I felt it'd be mean to disagree.

When Lytvyn passed, I was allowed to proceed. Lytvyn wasn't inside the Rada building yet, and one of his bodyguards - his rear guard ))) - walked by me and - suddenly - said: "Please accept our apologies for this inconvenience." Very seriously, very politely, a very good-looking young man in a dark suit.

It was amazing: the conversation with a cop about Lytvyn's fears, his exemplary bodyguard.

It felt like Iowa City, I explained to my Moscow friend yesterday, using an analogy we can both relate to.

So relaxed it was almost possible to forget how they park and other shit. And even forgive them, temporarily.

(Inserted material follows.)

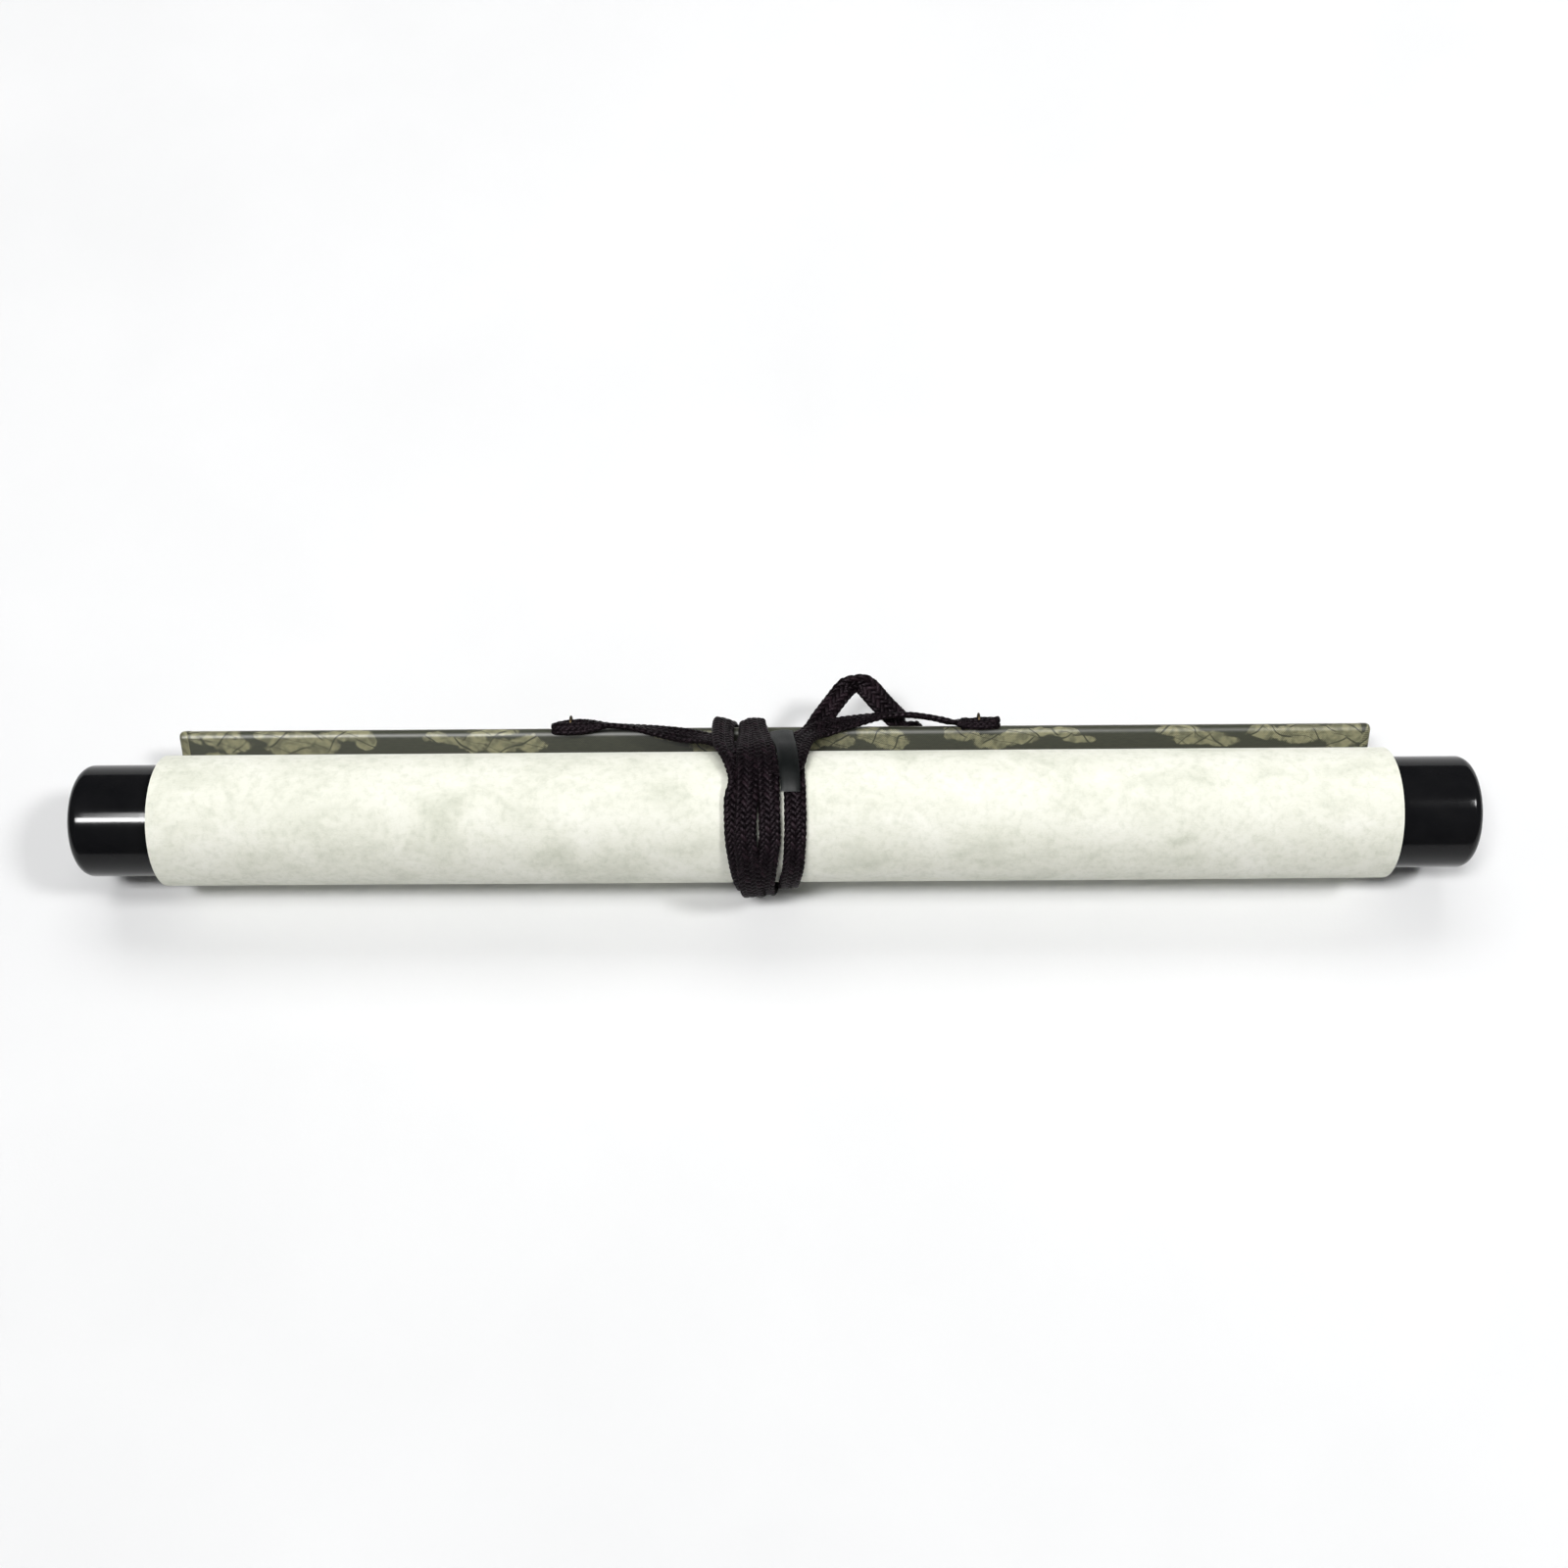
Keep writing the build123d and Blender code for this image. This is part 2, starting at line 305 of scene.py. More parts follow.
def brocade_veins(n, cloth):
    """Zero on thin dark lines that slant three ways, bent and broken up by slow noise."""
    x_way, s_way, _ = n.split(cloth)
    bend = n.times(n.noise(cloth, 0.11, 1.0, 0.5, 0.2, 11.0), 14.0)
    gate = n.noise(cloth, 0.13, 0.0, 0.5, 0.0, 21.0)
    vein = 1.0
    for slant, spacing, half_width, low, high in (
        (1.1, 6.4, 0.15, 0.46, 0.54), (-1.3, 8.7, 0.12, 0.54, 0.46), (3.2, 12.0, 0.07, 0.5, 0.42)
    ):
        along = n.plus(n.plus(x_way, n.times(s_way, slant)), bend)
        wave = n.math("ABSOLUTE", n.math("SINE", n.times(along, math.pi / spacing)))
        line = n.span(wave, half_width * 0.5, half_width * 1.5)
        vein = n.times(vein, n.math("MAXIMUM", line, n.span(gate, low, high)))
    return vein


def brocade_material():
    """Dark olive twill with a figured weft of dull gold leaves and clouds."""
    n = Nodes("olive_gold_brocade")
    cloth = n.place("cloth", (1, 1, 1))
    twill = weave_height(n, cloth, 0.5)
    # The figures' edges are scalloped, stepped and dithered by the weave
    scallop = n.swing(n.noise(cloth, 0.26, 1.0, 0.5, 0.4, 3.0), 2.0)
    steps = n.swing(n.noise(cloth, 1.1, 1.0, 0.5, 0.0, 8.0), 0.55)
    level = n.plus(n.plus(n.split(n.stored("figure"))[0], scallop), n.plus(steps, n.swing(twill, 0.25)))
    worn = n.ramp(n.noise(cloth, 0.42, 2.0, 0.5, 0.3, 31.0), (0.38, grey(0.42)), (0.58, WHITE))
    gold = n.times(n.times(n.span(level, 0.10, 0.34), brocade_veins(n, cloth)), worn)
    slub = n.noise(n.place("cloth", (0.4, 3.0, 1)), 1.2, 3.0, 0.6, 0.0, 5.0)
    dark = n.ramp(slub, (0.3, (0.027, 0.030, 0.017)), (0.7, (0.052, 0.055, 0.032)))
    light = n.ramp(slub, (0.3, (0.235, 0.225, 0.125)), (0.7, (0.345, 0.335, 0.205)))
    # Painted shade in the grooves between the twill's ribs and painted light on their crests: the colour
    # is darker where the weave is low and lighter where it is high
    rib_painted_shade_and_light = n.ramp(twill, (0.15, (0.58, 0.58, 0.56)), (0.75, (1.12, 1.12, 1.10)))
    return n.finished(
        color=n.multiply(1.0, n.mix(gold, dark, light), rib_painted_shade_and_light),
        rough=n.span(gold, 0.0, 1.0, 0.50, 0.42),
        normal=n.bump(n.shares(twill, 0.7, gold, 0.5), 0.38, 0.00010),
        sheen=0.25,
        sheen_rough=0.35,
        specular=0.5,
        sheen_tint=(0.75, 0.72, 0.6, 1),
    )


def silk_material(name, low, high, pitch):
    """Plain mounting silk with a visible crossed weave."""
    n = Nodes(name)
    at = n.place()
    weave = weave_height(n, at, pitch)
    color = n.ramp(n.noise(at, 0.3, 4.0, 0.6, 0.2, 6.0), (0.3, low), (0.7, high))
    # Painted shade in the grooves of the weave: the colour is darker where the weave is low
    color = n.multiply(0.5, color, n.ramp(weave, (0.2, grey(0.7)), (0.8, WHITE)))
    relief = n.bump(weave, 0.5, 0.0001)
    return n.finished(color=color, rough=0.55, normal=relief, sheen=0.4, specular=0.4)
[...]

And so unlike Moscow, it's making me proud.
On second thought, at least Yushchenko's son isn't there (though Yushchenko's brother Petro probably is). Andriy Yushchenko has been making trouble again, with yet another of his cars - some media report that he said some really inappropriate things to the Boryspil prosecutor, and then his bodyguard shoot the poor guy in the leg with a rubber bullet. All this on Tolstogo Street, very close to the University's Red Building.
Oh boy - not just Yanukovych, but his son as well...
Typical Ukrainska Pravda: a promising headline in allcaps, then two lines of totally non-controversial text - and that's it.

AKHMETOV, YANUKOVYCH AND TYMOSHENKO HAVE STARTED WORKING

Verkhovna Rada of the fifth convocation has begun its work.

The session was opened by the head of the previous Verkhovna Rada, Volodymyr Lytvyn.


They are reading patriotic poetry and singing patriotic songs at the parliament right now. I mean, someone else is reading and singing, and they are all standing and listening, very solemnly. (Update: Nina Kryukova is reading Love Ukraine, a poem by Volodymyr Sosyura; Veryovka Choir is performing Prayer for Ukraine, composed by Mykola Lysenko.)

The new parliament is here. No coalition yet.

(They are gone to take an oath or something now.)

Yulia and her people are the most eye-catching: they are all dressed in white.